Its apex may have come when the savvy Swanberg cast Gerwig and most of the “mumblecore” directors — including Bujalski, one Duplass, and Ry Russo-Young — in his 2007 film Hannah Takes the Stairs. Notably, the most interesting/lasting contributions from mumblecore have come from outliers. Look at Lena Dunham, who may have “come out” of the mumblecore scene with Tiny Furniture, but immediately got snapped up into bringing her millennial female voice to an HBO TV show — ironically, she’s become more famous than all these guys as a result, and she hasn’t made a film since. Being portrayed as a gang of brothers makes young artists more palatable: when Martha Marcy May Marlene came out to raves and Oscar-buzz for Elizabeth Olsen in 2011, director Sean Durkin did interviews with his collaborators in Borderline Films, stressing their gang mentality over the lone genius idea.

Being part of a gang or a scene gives you bona fides; bona fides that women rarely receive. Look at nearly all interviews with Desiree Akhavan (save ours), whose excellent Appropriate Behavior (which you could watch right now), shows a wonderfully deadpan voice and a point-of-view that we could use in the movies — yet again and again, she’s mentioned in the same breath as Dunham. And that’s fine as media shorthand, but on another level, it’s pitting Akhavan against Dunham, which sells Akhavan and Dunham’s talent short. Can’t we have a world where they both make funny movies about girls trying to figure stuff out? Particularly sex?

I think a lot of times this kind of critical fawning is well intentioned and generally the result of economics, with either selling a piece about “the new hip things” or selling a piece on a “hip woman, who is like another woman.” Critics and arts journalists need work too, especially these days. But the sort of press that came out of mumblecore means that all the directors who made these films are still working (heck, half of them were at Sundance 2015). Akhavan, on the other hand… I really, really want her to have a career, to be able to make a film every two-to-four years, but I wonder about whether she can get the funding in film if she’s not seen as a crucial part of a “scene.”
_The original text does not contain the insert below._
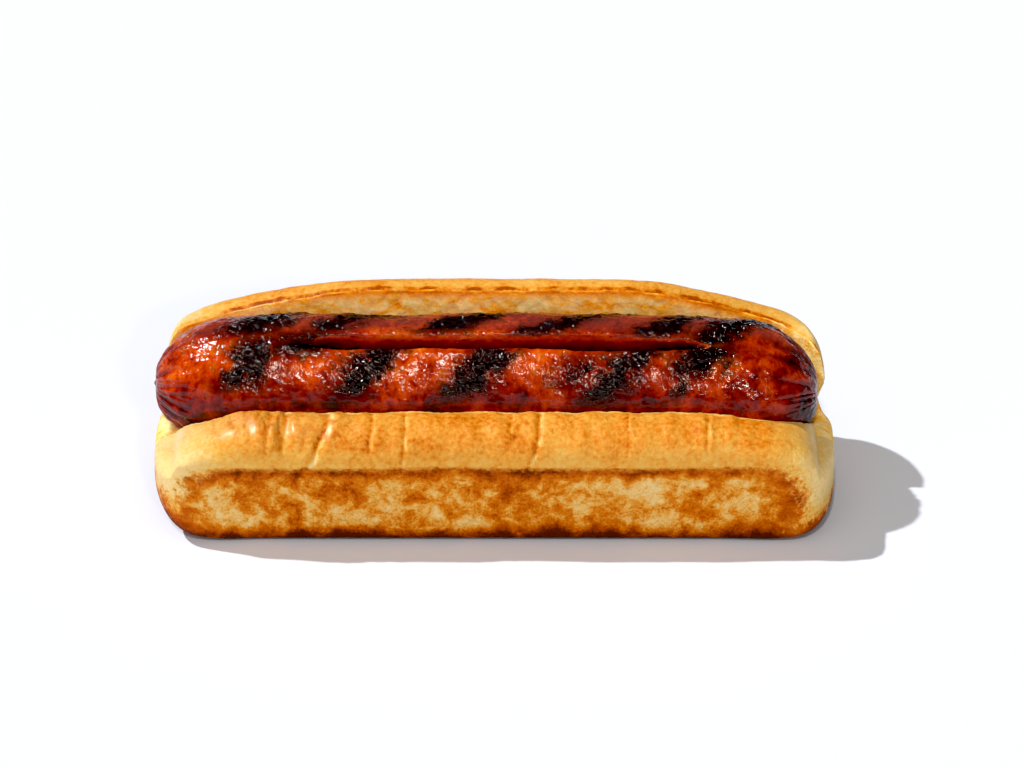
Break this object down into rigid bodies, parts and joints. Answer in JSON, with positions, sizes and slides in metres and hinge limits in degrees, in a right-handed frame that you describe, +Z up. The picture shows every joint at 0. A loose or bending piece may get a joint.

Both Dargis and Brody’s pieces are great parts of a complex conversation that we’ve been needing to have for a long time. The short version is there’s something wrong in the cinema. Anyone can make a movie, but for a female filmmaker to work at a third of the pace of a Joe Swanberg, a prolific filmmaker who’s never made an interesting movie, with actors like Olivia Wilde and Jake Johnson chomping at the bit for roles, seems like a fantasy at the moment. I hate discovering movies I love by female filmmakers — how about the queer classic All Over Me, from 1997, by the Sichel sisters? — and then seeing these talents disappear from the screen. We’re losing something when we don’t celebrate a plurality of stories, and I’m not sure what has to change first — cinema or the media.